With the hostile bid behind him, Bristow refused to say what large investors thought of the proposal. His focus now is on advancing a Nevada partnership he described as "the largest single gold mining operation in the world."
The joint effort will have three so-called Tier One assets, which produced about 4m ounces in 2018. "The joint venture will then have a 48m ounce high grade reserve and resources of an additional 28 million ounces to start with," he told analysts.
"It's not about being the biggest or acquiring the next big competitor," Simon Jaeger, a portfolio manager at Flossbach von Storch AG, one of the top five shareholders of both companies. "It's really about increasing the shareholder-value thought that was clearly lacking in the industry."
Getting attention
Ironically, it was Newmont's own takeover play for Goldcorp Inc. that put Monday's deal in motion. That merger "triggered an opportunity for us to get peoples' attention," Bristow said. Barrick's hostile bid was launched as an alternative that would have derailed the Goldcorp deal. Newmont rejected the proposal, and offered up a JV as an alternative.
"Historically, these opportunities are very difficult to exploit in a static scenario," Bristow said.
From the beginning, Bristow had said that the bulk of the $7bn synergies he envisioned from a merger with Newmont would come from the two companies' projects in Nevada but insisted that Barrick operate the mine and have the larger stake. In a joint presentation to shareholders, the companies said they expect $4.7bn in synergies from the JV.

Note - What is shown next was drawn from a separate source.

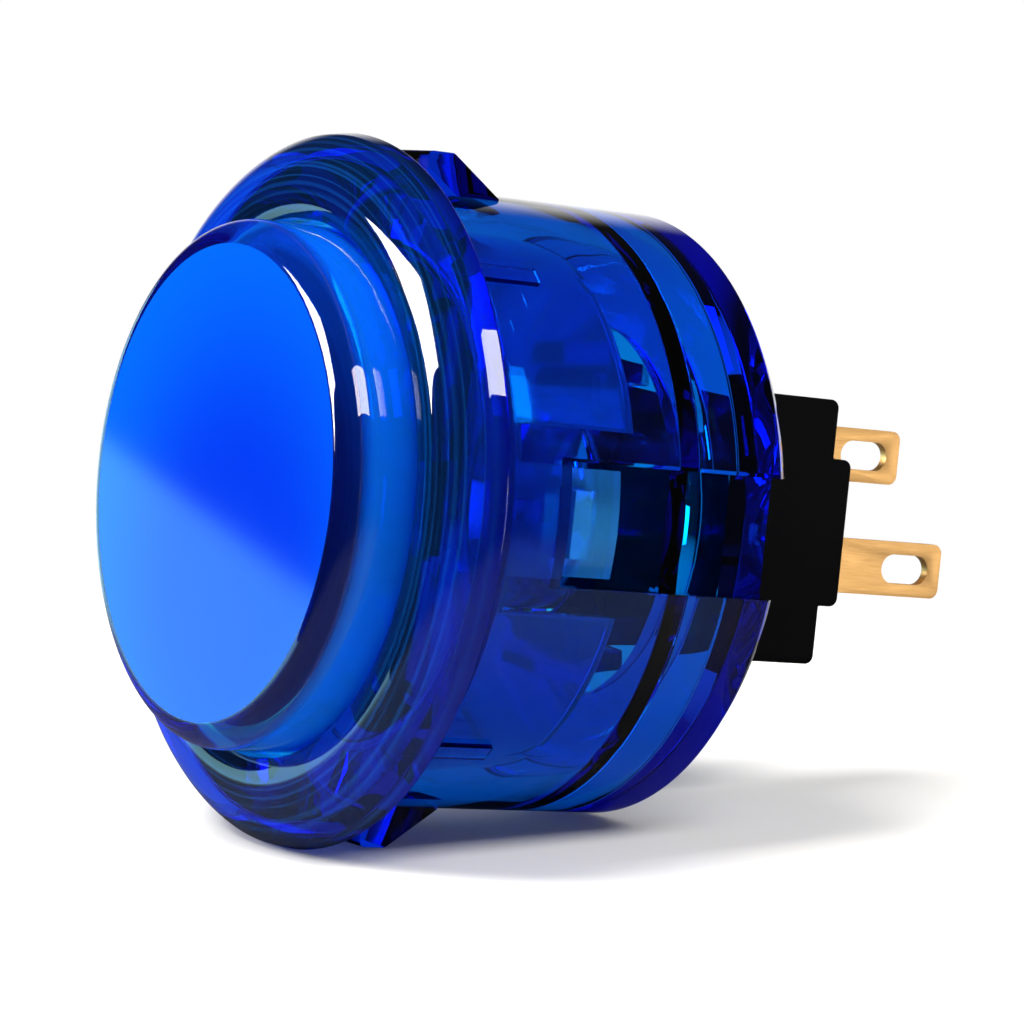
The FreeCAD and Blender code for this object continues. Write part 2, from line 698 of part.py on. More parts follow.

Newmont CEO Gary Goldberg had previously said any figures were 'hypotheticals," as the two sides had not sat down together long enough to work out the numbers. In the last week, though, Goldberg and Bristow have met over dinner in New York and in a one-on-one meeting in Toronto.
"This isn't about personalities," Goldberg said. "This is about working together and delivering on behalf of all of our stakeholders. So that's it for the relationship talk."
There is no urgent need to sell assets covered by the joint venture, Goldberg said in a telephone interview Monday.